*STATED TASK*. Which lines below fall between the one containing "extrude(amount=pad_top)" and the one containing "points = [vertex.co"? Repeat them exactly, counting both of those lines, and add nothing else.
■ ■ ■
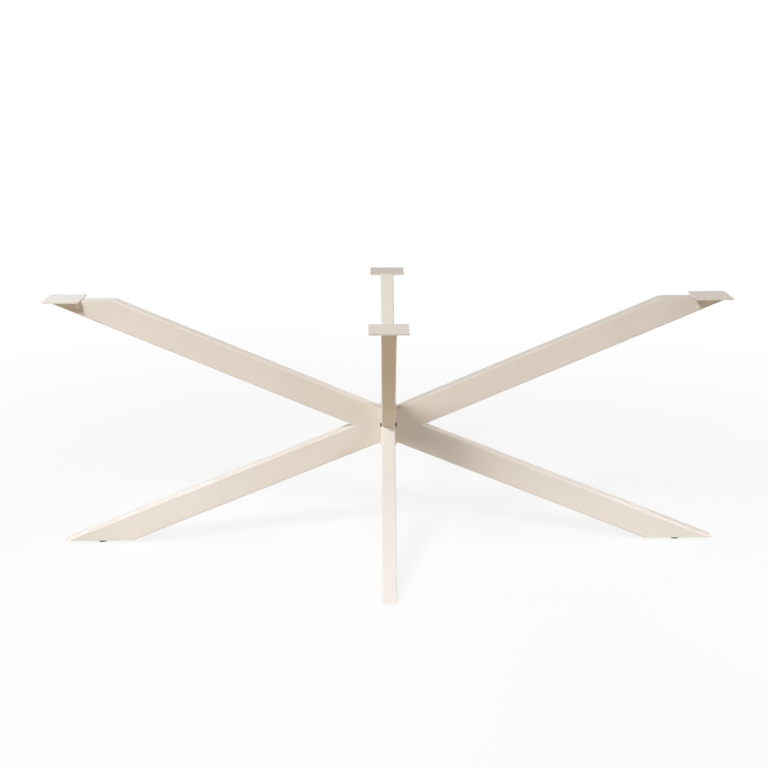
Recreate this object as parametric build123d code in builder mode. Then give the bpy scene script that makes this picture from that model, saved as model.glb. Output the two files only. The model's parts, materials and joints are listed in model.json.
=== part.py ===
"""Crossed steel base for a long table: four K-shaped halves that meet at one crossing.

Two long halves point along X and two short halves point along Y. Each half has one arm that
climbs to a mounting plate under the table top and one arm that drops to a levelling glide.
The short halves are mitred into one welded post, and the long halves are bolted to its sides.
Millimetres, +Z up, origin on the floor under the crossing.
"""
import os
from math import asin, atan2, cos, hypot, pi, sin, tan

from build123d import *

# Overall sizes
base_height = 720        # floor to the top of the mounting plates
long_reach = 935         # centre to the tips of the long arms
short_reach = 420        # centre to the tips of the short arms
long_crossing = 354      # floor to where the long arms' centre lines meet
crossing_step = 8        # the short arms' centre lines meet this much higher
foot_gap = 8             # floor to the cut ends of the lower arms

# Rectangular tube of all eight arms
tube_width = 75          # in the plane of a half
tube_thickness = 38      # across that plane
tube_wall = 2
tube_corner = 4          # outer radius of the tube's long edges

# Mounting plates under the table top
plate_size = 100
plate_thickness = 4
plate_corner = 3
screw_hole = 7
screw_spacing = 70

# Sheet inserts that close the cut ends of the tubes
insert_thickness = 3
insert_clearance = 0.2   # left for the weld between an insert and the tube round it

# Flanges on the roots of the long halves, and their screws
flange_thickness = 4
flange_ear = 19          # past each side of the tube
flange_margin = 0.5      # above and below the tubes that it closes
flange_corner = 3
joint_thread = 8         # M8
joint_edge = 5           # from a screw's axis to the edge of its ear
joint_slot = 9           # open to the edge of the ear
joint_grip = 16          # screw length under its head
bush_diameter = 14       # threaded bushes welded through the post
bush_clearance = 0.05

# Flat head of the M8 joint screws, sunk flush in the wider outer part of its slot
head_diameter = 13
head_height = 2.4
head_bevel = 0.5
head_clearance = 0.3     # radial, in its slot
socket_flats = 5
socket_depth = 1.8

# Levelling glides
glide_shift = 6          # from the middle of a foot's cut towards the crossing
glide_gap = 0.3          # between a glide screwed fully in and the foot above it
pad_diameter = 25
pad_bevel = 1.2
pad_floor = 2.5          # plastic under the stud
stud_thread = 8          # M8
stud_length = 30
stud_chamfer = 0.8
thread_clearance = 0.05  # radial, between a thread and its nut, bush or pad
nut_flats = 13
nut_height = 6.5

# Heights and lengths that follow
plate_underside = base_height - plate_thickness
short_crossing = long_crossing + crossing_step
tube_run = hypot(long_reach, short_reach, base_height)
inner_width = tube_width - 2 * tube_wall
inner_thickness = tube_thickness - 2 * tube_wall
inner_corner = tube_corner - tube_wall
post_side = tube_thickness / 2
flange_face = post_side + flange_thickness
flange_width = tube_thickness + 2 * flange_ear
joint_spacing = flange_width - 2 * joint_edge
slot_run = 2 * joint_edge + joint_slot
head_slot = head_diameter + 2 * head_clearance
post_centre = Vector(0, 0, short_crossing)
post_plane = Plane(origin=post_centre, x_dir=(0, 1, 0), z_dir=(1, 0, 0))


def arm_angle(reach, rise):
    """Slope of an arm from the crossing whose outer edge ends at this reach and rise."""
    return atan2(rise, reach) + asin(tube_width / 2 / hypot(reach, rise))


class Half:
    """One K-shaped half: the way it points, its reach, the height where its arms cross and their slopes."""

    def __init__(self, name, outward, reach, crossing, root):
        self.name = name
        self.outward = Vector(*outward)
        self.across = Vector(0, 0, 1).cross(self.outward)
        self.reach = reach
        self.crossing = crossing
        self.root = root
        self.rise = arm_angle(reach, plate_underside - crossing)
        self.fall = arm_angle(reach, crossing - foot_gap)

    def heading(self, angle):
        return self.outward * cos(angle) + Vector(0, 0, sin(angle))

    def point(self, out, height):
        return self.outward * out + Vector(0, 0, height)

    def tube_plane(self, angle):
        """Square to an arm at the crossing, with the tube's thickness along its X."""
        return Plane(origin=(0, 0, self.crossing), x_dir=self.across, z_dir=self.heading(angle))

    def mitre_plane(self):
        """Between the two arms, at equal angles to both, facing up."""
        facing = self.heading((self.rise - self.fall + pi) / 2)
        return Plane(origin=(0, 0, self.crossing), x_dir=self.across, z_dir=facing)

    def upright_plane(self, out, height):
        """Upright plane at a distance from the centre, facing outward, with its origin at a height."""
        return Plane(origin=self.point(out, height), x_dir=self.across, z_dir=self.outward)

    def root_height(self):
        """From the crossing to the top or bottom of the arms' ends, whichever is further."""
        return max(self.root * tan(slope) + tube_width / 2 / cos(slope) for slope in (self.rise, self.fall))

    def glide_place(self):
        cut_length = tube_width / sin(self.fall)
        return self.reach - cut_length / 2 - glide_shift


long_halves = [
    Half("right", (1, 0, 0), long_reach, long_crossing, flange_face),
    Half("left", (-1, 0, 0), long_reach, long_crossing, flange_face),
]
short_halves = [
    Half("rear", (0, 1, 0), short_reach, short_crossing, 0),
    Half("front", (0, -1, 0), short_reach, short_crossing, 0),
]
halves = long_halves + short_halves


def save(piece, name):
    piece.part.label = name
    export_step(piece.part, f"parts/{name}.step")


def tube_section():
    """Hollow section of an arm, for a sketch on its tube plane."""
    RectangleRounded(tube_thickness, tube_width, tube_corner)
    RectangleRounded(inner_thickness, inner_width, inner_corner, mode=Mode.SUBTRACT)


def insert_section():
    """Outline of a closing insert, for a sketch on the tube plane of its arm."""
    width = inner_width - 2 * insert_clearance
    thickness = inner_thickness - 2 * insert_clearance
    RectangleRounded(thickness, width, inner_corner)


def bush_hole_outlines():
    """Both bushes' holes, for a sketch on the post plane."""
    with GridLocations(joint_spacing, 0, 2, 1):
        Circle(bush_diameter / 2 + bush_clearance)


os.makedirs("parts", exist_ok=True)

# Upper arms: mitred to the lower arm, cut level under the mounting plate
for half in halves:
    with BuildPart() as upper_arm:
        with BuildSketch(half.tube_plane(half.rise)):
            tube_section()
        extrude(amount=tube_run)
        split(bisect_by=half.mitre_plane(), keep=Keep.TOP)
        split(bisect_by=half.upright_plane(half.root, half.crossing), keep=Keep.TOP)
        split(bisect_by=Plane.XY.offset(plate_underside), keep=Keep.BOTTOM)
        if half in short_halves:
            with BuildSketch(post_plane):
                bush_hole_outlines()
            extrude(amount=tube_thickness, both=True, mode=Mode.SUBTRACT)
    save(upper_arm, f"upper_arm_{half.name}")

# Lower arms: mitred to the upper arm, cut level above the floor
for half in halves:
    with BuildPart() as lower_arm:
        with BuildSketch(half.tube_plane(-half.fall)):
            tube_section()
        extrude(amount=tube_run)
        split(bisect_by=half.mitre_plane(), keep=Keep.BOTTOM)
        split(bisect_by=half.upright_plane(half.root, half.crossing), keep=Keep.TOP)
        split(bisect_by=Plane.XY.offset(foot_gap), keep=Keep.TOP)
        if half in short_halves:
            with BuildSketch(post_plane):
                bush_hole_outlines()
            extrude(amount=tube_thickness, both=True, mode=Mode.SUBTRACT)
    save(lower_arm, f"lower_arm_{half.name}")

# Mounting plates: flush with the tips of the upper arms, with screw holes clear of the tube
for half in halves:
    plate_plane = Plane(
        origin=half.point(half.reach - plate_size / 2, plate_underside), x_dir=half.outward, z_dir=(0, 0, 1)
    )
    with BuildPart() as mounting_plate:
        with BuildSketch(plate_plane):
            RectangleRounded(plate_size, plate_size, plate_corner)
            with GridLocations(screw_spacing, screw_spacing, 2, 2):
                Circle(screw_hole / 2, mode=Mode.SUBTRACT)
        extrude(amount=plate_thickness)
    save(mounting_plate, f"mounting_plate_{half.name}")

# Top inserts: close the upper arms flush with their level cuts
for half in halves:
    with BuildPart() as top_insert:
        with BuildSketch(half.tube_plane(half.rise)):
            insert_section()
        extrude(amount=tube_run)
        split(bisect_by=Plane.XY.offset(plate_underside), keep=Keep.BOTTOM)
        split(bisect_by=Plane.XY.offset(plate_underside - insert_thickness), keep=Keep.TOP)
    save(top_insert, f"top_insert_{half.name}")

# Foot inserts: close the lower arms and carry the nuts of the glides
for half in halves:
    with BuildPart() as foot_insert:
        with BuildSketch(half.tube_plane(-half.fall)):
            insert_section()
        extrude(amount=tube_run)
        split(bisect_by=Plane.XY.offset(foot_gap), keep=Keep.TOP)
        split(bisect_by=Plane.XY.offset(foot_gap + insert_thickness), keep=Keep.BOTTOM)
        with BuildSketch(Plane(origin=half.point(half.glide_place(), 0))):
            Circle(stud_thread / 2 + thread_clearance)
        extrude(amount=base_height, mode=Mode.SUBTRACT)
    save(foot_insert, f"foot_insert_{half.name}")

# Flanges: close the roots of the long halves and seat on the sides of the post
for half in long_halves:
    flange_height = 2 * (half.root_height() + flange_margin)
    with BuildPart() as root_flange:
        with BuildSketch(half.upright_plane(post_side, half.crossing)):
            RectangleRounded(flange_width, flange_height, flange_corner)
        extrude(amount=flange_thickness)
        for slot_width, slot_depth in ((joint_slot, flange_thickness), (head_slot, head_height)):
            with BuildSketch(half.upright_plane(flange_face, short_crossing)):
                with GridLocations(joint_spacing + slot_run, 0, 2, 1):
                    SlotCenterToCenter(slot_run, slot_width)
            extrude(amount=-slot_depth, mode=Mode.SUBTRACT)
    save(root_flange, f"root_flange_{half.name}")

# Threaded bushes: welded through the post, flush with its sides
with BuildPart() as post_bushes:
    with BuildSketch(post_plane.offset(-post_side)):
        with GridLocations(joint_spacing, 0, 2, 1):
            Circle(bush_diameter / 2)
            Circle(joint_thread / 2 + thread_clearance, mode=Mode.SUBTRACT)
    extrude(amount=tube_thickness)
save(post_bushes, "post_bushes")

# Joint screws: heads flush in the ears of each flange, threads in the bushes
for half in long_halves:
    head_seat = half.upright_plane(flange_face - head_height, short_crossing)
    with BuildPart() as joint_screws:
        with BuildSketch(head_seat):
            with GridLocations(joint_spacing, 0, 2, 1):
                Circle(head_diameter / 2)
        extrude(amount=head_height)
        chamfer(joint_screws.edges().group_by(Axis(post_centre, half.outward))[-1], length=head_bevel)
        with BuildSketch(head_seat.offset(head_height - socket_depth)):
            with GridLocations(joint_spacing, 0, 2, 1):
                RegularPolygon(radius=socket_flats / 2, side_count=6, major_radius=False)
        extrude(amount=socket_depth, mode=Mode.SUBTRACT)
        with BuildSketch(head_seat):
            with GridLocations(joint_spacing, 0, 2, 1):
                Circle(joint_thread / 2)
        extrude(amount=-joint_grip)
    save(joint_screws, f"joint_screws_{half.name}")

# Glides: a welded nut in the foot, a stud in the nut and a plastic pad on the stud
pad_top = foot_gap - glide_gap
for half in halves:
    foot_axis = Plane(origin=half.point(half.glide_place(), 0))
    with BuildPart() as foot_nut:
        with BuildSketch(foot_axis.offset(foot_gap + insert_thickness)):
            RegularPolygon(radius=nut_flats / 2, side_count=6, major_radius=False)
            Circle(stud_thread / 2 + thread_clearance, mode=Mode.SUBTRACT)
        extrude(amount=nut_height)
    save(foot_nut, f"foot_nut_{half.name}")

    with BuildPart() as glide_stud:
        with BuildSketch(foot_axis.offset(pad_floor)):
            Circle(stud_thread / 2)
        extrude(amount=stud_length)
        chamfer(glide_stud.edges().group_by(Axis.Z)[-1], length=stud_chamfer)
    save(glide_stud, f"glide_stud_{half.name}")

    with BuildPart() as glide_pad:
        with BuildSketch(foot_axis):
            Circle(pad_diameter / 2)
        extrude(amount=pad_top)
        chamfer(glide_pad.edges().group_by(Axis.Z)[0], length=pad_bevel)
        with BuildSketch(foot_axis.offset(pad_floor)):
            Circle(stud_thread / 2 + thread_clearance)
        extrude(amount=pad_top, mode=Mode.SUBTRACT)
    save(glide_pad, f"glide_pad_{half.name}")
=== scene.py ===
import json
from math import asin, atan2, cos, hypot, pi, radians, sin

import bmesh
import bpy
from mathutils import Matrix, Vector


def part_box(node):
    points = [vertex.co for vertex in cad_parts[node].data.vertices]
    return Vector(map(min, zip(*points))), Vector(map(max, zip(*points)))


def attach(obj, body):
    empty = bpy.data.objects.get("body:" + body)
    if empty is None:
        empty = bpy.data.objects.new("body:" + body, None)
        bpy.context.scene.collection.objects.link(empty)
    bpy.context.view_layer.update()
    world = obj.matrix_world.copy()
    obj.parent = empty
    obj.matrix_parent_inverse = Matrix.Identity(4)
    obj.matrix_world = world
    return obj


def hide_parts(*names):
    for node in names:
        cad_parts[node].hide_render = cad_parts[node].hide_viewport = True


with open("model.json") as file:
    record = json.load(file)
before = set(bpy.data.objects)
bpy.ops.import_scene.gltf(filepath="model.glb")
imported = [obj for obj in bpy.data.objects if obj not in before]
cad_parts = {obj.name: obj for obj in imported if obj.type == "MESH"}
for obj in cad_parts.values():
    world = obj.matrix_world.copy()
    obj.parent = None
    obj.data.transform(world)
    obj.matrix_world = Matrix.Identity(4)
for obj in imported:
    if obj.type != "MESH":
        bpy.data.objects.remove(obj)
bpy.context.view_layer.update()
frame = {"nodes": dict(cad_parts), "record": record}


# Sides and sizes of the base, in metres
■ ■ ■
*FULL SOLUTION*.
        extrude(amount=pad_top)
        chamfer(glide_pad.edges().group_by(Axis.Z)[0], length=pad_bevel)
        with BuildSketch(foot_axis.offset(pad_floor)):
            Circle(stud_thread / 2 + thread_clearance)
        extrude(amount=pad_top, mode=Mode.SUBTRACT)
    save(glide_pad, f"glide_pad_{half.name}")
=== scene.py ===
import json
from math import asin, atan2, cos, hypot, pi, radians, sin

import bmesh
import bpy
from mathutils import Matrix, Vector


def part_box(node):
    points = [vertex.co for vertex in cad_parts[node].data.vertices]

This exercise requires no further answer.